Basterebbe l'incipit puramente argentiano e i magnifici titoli di testa animati tra Tim Burton e Jan Švankmajer a farne un piccolo gioiellino e compiacersi con i due fratelli romani (che grazie a dio sanno muovere la MDP in stato di grazia)
La breve prima parte borgatara con rap a manetta (appunto), tipica dei registi di
Zora, fa pensare al peggio, ma quando i tre "scazzoni" entrano nella villa del marchese la tensione e la defribillazione cominciano a guadagnare terreno, per poi mollare il freno a mano e andare tutto in discesa senza un attimo di respiro
E i Manetti stoccano in crudeltà inaspettate (il capezzolo tenagliato in stile
Flavia la monaca musulmana), in morbosità insistite che non ti aspetti dai registi di
Piano 17 (la vagina della Cuttica in PP con tanto di rasatura certosina), per poi virare nello slasher ottantiano boschivo a stelle e strisce (la fuga di Ale nei boschi) e tuffarsi nel body count "gory" orchestrato da mastro Stivaletti come negli anni 80 (inforcate, fucilate, impiccagioni, facce scarnificate, uncini perforatori, decapitazioni finali alla
Venerdì 13 vs
Phenomena, baci necrofori/passionali presi di peso dal baviano
Macabro, malsane composizioni cadaveriche e un cambio di rotta che sposta lo "slasher de noatri" verso i lidi femmineo/sudici di un
Offspring al sentor di
Marebito
E tra filastrocche e prigionie alla
Le farò da padre, i Manetti chiudono il loro secondo horror puro (dopo l'invisibile
Cavie) con un tono allucinato e un atmosfera lunatica, quasi come se fosse
L'invasione degli ultracorpi
Sorpresina messa tra i titoli di coda, che spiega (con un video simil youtube) l'origine del male (ai Manetti bastano una manciata di secondi per fare un pò di chiarezza in più) e che si ricollega ai disegni animati naif nei titoli di testa.

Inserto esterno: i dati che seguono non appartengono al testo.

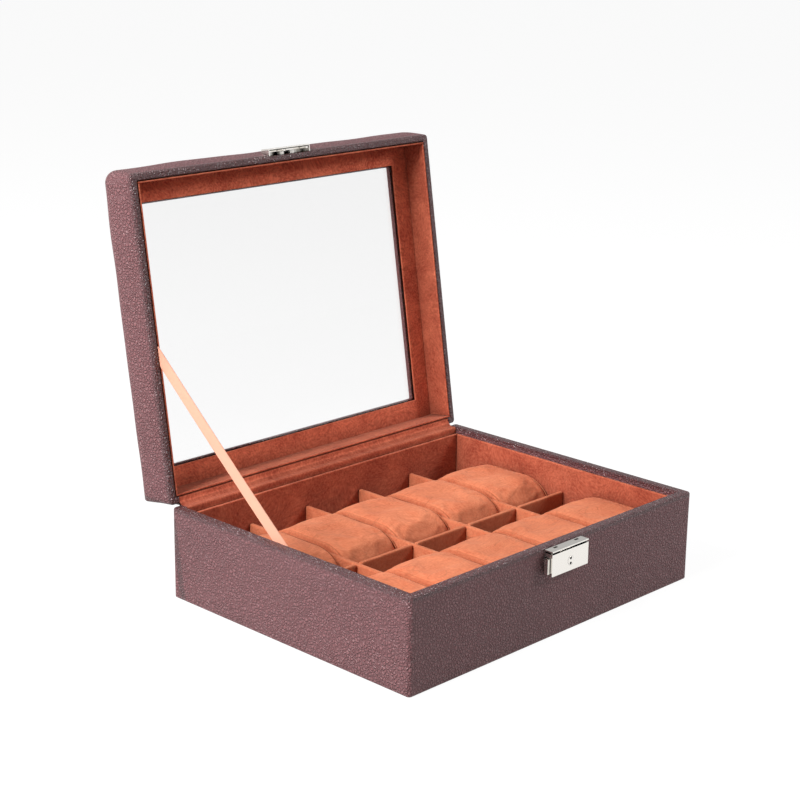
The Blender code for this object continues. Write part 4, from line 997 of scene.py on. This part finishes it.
class WATCHBOX_OT_key_face(bpy.types.Operator):
    """Close the rotor's face up to its hole and cover the bores for the key's two pins with black discs of painted
    shade
    """
    bl_idname = "watchbox.key_face"
    bl_label = "Key face"

    def execute(self, context):
        s = context.scene.watch_box_sizes
        face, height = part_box("key_rotor")[0].y, s.key_height
        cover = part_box("lock_cover")[0].y
        turn = (math.pi / 2, 0, 0)
        rim_radius, hole_radius, bore_radius, proud = 0.00288, 0.00257, 0.00085, 0.00004

        def rod(name, radius, depth, start, z):
            piece = fresh(bpy.ops.mesh.primitive_cylinder_add, name, vertices=64, radius=radius, depth=depth,
                          rotation=turn, location=(0, start + depth / 2, z))
            bpy.ops.object.transform_apply(location=True, rotation=True, scale=True)
            return piece

        rim = rod("key_rim", rim_radius, depth=0.0006, start=cover, z=height)
        hole = rod("hole", hole_radius, depth=0.002, start=cover - 0.0005, z=height)
        apply_modifier(rim, "BOOLEAN", operation="DIFFERENCE", solver="EXACT", object=hole)
        bpy.data.objects.remove(hole)
        round_off(rim, finish_of(context, "nickel"))
        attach(rim, "key_rotor")
        # Each bore gets a black disc of painted shade, just proud of the rotor's face.
        for number, side in enumerate((-1, 1)):
            bore = rod("key_bore_%d" % (number + 1), bore_radius, depth=0.0010, start=face - proud,
                       z=height + side * s.pin_spacing / 2)
            round_off(bore, finish_of(context, "bore"))
            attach(bore, "key_rotor")
        return {"FINISHED"}


class WATCHBOX_OT_stage(bpy.types.Operator):
    """Set the floor, the soft lights and the camera"""
    bl_idname = "watchbox.stage"
    bl_label = "Studio"

    def lamp(self, name, place, target, size, power):
        lamp = fresh(bpy.ops.object.light_add, name, type="AREA", location=place)
        lamp.data.shape = "RECTANGLE"
        lamp.data.size, lamp.data.size_y = size
        lamp.data.energy = power
        lamp.rotation_euler = (Vector(target) - Vector(place)).to_track_quat("-Z", "Y").to_euler()

    def execute(self, context):
        scene = context.scene
        floor = fresh(bpy.ops.mesh.primitive_plane_add, "floor", size=40.0)
        floor.data.materials.append(finish_of(context, "floor"))

        world = bpy.data.worlds.new("studio")
        scene.world = world
        world.use_nodes = True
        world.node_tree.nodes.clear()
        rays = add_node(world, "ShaderNodeLightPath")
        through = any_ray(world, rays, "Camera", "Glossy", "Transmission")
        # A dark flag stands far behind the object, so that metal and gloss keep their edges against the white.
        way = add_node(world, "ShaderNodeTexCoord").outputs["Generated"]
        facing = add_node(world, "ShaderNodeVectorMath", {0: way, 1: (0.69, 0.65, 0.31)}, operation="DOT_PRODUCT")
        flag = remap(world, facing.outputs["Value"], (0.6, 0.92), (0.0, 0.5))
        hidden = reckon(world, "MULTIPLY", rays.outputs["Is Glossy Ray"], flag)
        level = remap(world, reckon(world, "SUBTRACT", through, hidden), target=(0.11, 1.0))
        sky = add_node(world, "ShaderNodeBackground", {"Color": WHITE, "Strength": level})
        add_node(world, "ShaderNodeOutputWorld", {"Surface": sky.outputs[0]})

        for name, place, size, power in (("key", (-1.35, 0.1, 0.96), (0.6, 0.8), 33.0),
                                         ("fill", (1.05, -0.95, 0.95), (0.4, 0.4), 10.0),
                                         ("rim light", (-0.63, 1.15, 1.25), (0.3, 0.3), 8.0)):
            self.lamp(name, place, (0, 0, 0.08), size, power)

        camera = fresh(bpy.ops.object.camera_add, "camera", location=(-0.81006, -0.75221, 0.44783),
                       rotation=[math.radians(a) for a in (73.716, -0.742, -45.669)])
        camera.data.sensor_width = 36.0
        camera.data.lens = 83.25
        camera.data.clip_start = 0.01
        scene.camera = camera
        scene.view_settings.view_transform = "Standard"
        return {"FINISHED"}


class WATCHBOX_PT_panel(bpy.types.Panel):
    """Lists the pieces with their sizes and colours"""
    bl_idname = "WATCHBOX_PT_panel"
    bl_label = "Watch box"
    bl_space_type = "VIEW_3D"
    bl_region_type = "UI"
    bl_category = "Watch box"

    def draw(self, context):
        for operator in OPERATORS:
            self.layout.operator(operator.bl_idname)
        for group in (context.scene.watch_box_sizes, context.scene.watch_box_colours):
            box = self.layout.box()
            for name in group.__annotations__:
                box.prop(group, name)


OPERATORS = (WATCHBOX_OT_stage, WATCHBOX_OT_finishes, WATCHBOX_OT_base_leather, WATCHBOX_OT_lid_leather,
             WATCHBOX_OT_pillows, WATCHBOX_OT_ribbon, WATCHBOX_OT_hinge_strips, WATCHBOX_OT_felt,
             WATCHBOX_OT_key_face)
CLASSES = (WatchBoxSizes, WatchBoxColours) + OPERATORS + (WATCHBOX_PT_panel,)


def register():
    for item in CLASSES:
        bpy.utils.register_class(item)
    bpy.types.Scene.watch_box_sizes = PointerProperty(type=WatchBoxSizes)
    bpy.types.Scene.watch_box_colours = PointerProperty(type=WatchBoxColours)


def unregister():
    del bpy.types.Scene.watch_box_colours
    del bpy.types.Scene.watch_box_sizes
    for item in reversed(CLASSES):
        bpy.utils.unregister_class(item)


def main():
    """Registers the add-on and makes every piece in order."""
    register()
    for operator in OPERATORS:
        getattr(bpy.ops.watchbox, operator.bl_idname.split(".")[1])()
    bpy.context.view_layer.update()


if __name__ == "__main__":
    main()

Citando l'importanza del cinema di Mario Bava (spiegata dal docente Antonio Tentori) in un aula scolastica, o , tra i fumi dei bagordi, guardando
I corpi presentano tracce di violenza carnale con Cristina Airoldi tra le paludi (e guarda caso Ale farà una fine non troppo dissimile), i Manetti rendono un tributo sano e genuino al nostro cinema di genere, innestandolo con la "commedia borgatara" che è a loro congeniale (i primi minuti, certi dialoghi tra i tre) per poi esplodere in tuguri puzzolenti, spizzichi di torture, ragazze nude, esposte e villipese, tenute come animali in catene fino alle sindromi di stoccolma che dilagano nella follia più totale.
Grande score di Pivio che pompa adrenalina, una fastosa e lussuosa villa non dissimile da quella di
Tenebre e più dalle parti
La casa nera che nemmeno in quelle di
La casa con la scala nel buio
Schifosissimo e viscidissimo Peppe Servillo, aguzzino sadico e sanguinario che non si dimentica facilmente (così come i mugolii e gli occhi spiritati della Cuttica)
I Manetti vincono la scommessa, in quello che è il loro fiore all'occhiello
Peccato per il titolo un pò anonimo, io avrei lasciato quelli in lavorazione (
La stanza dell'orco oppure
L'ombra dell'orco) , dai richiami baviani di orchi televisivi, perchè Sabrina ha paura dell'orco che stà di sopra.
Signore, ma è una telecamera quella?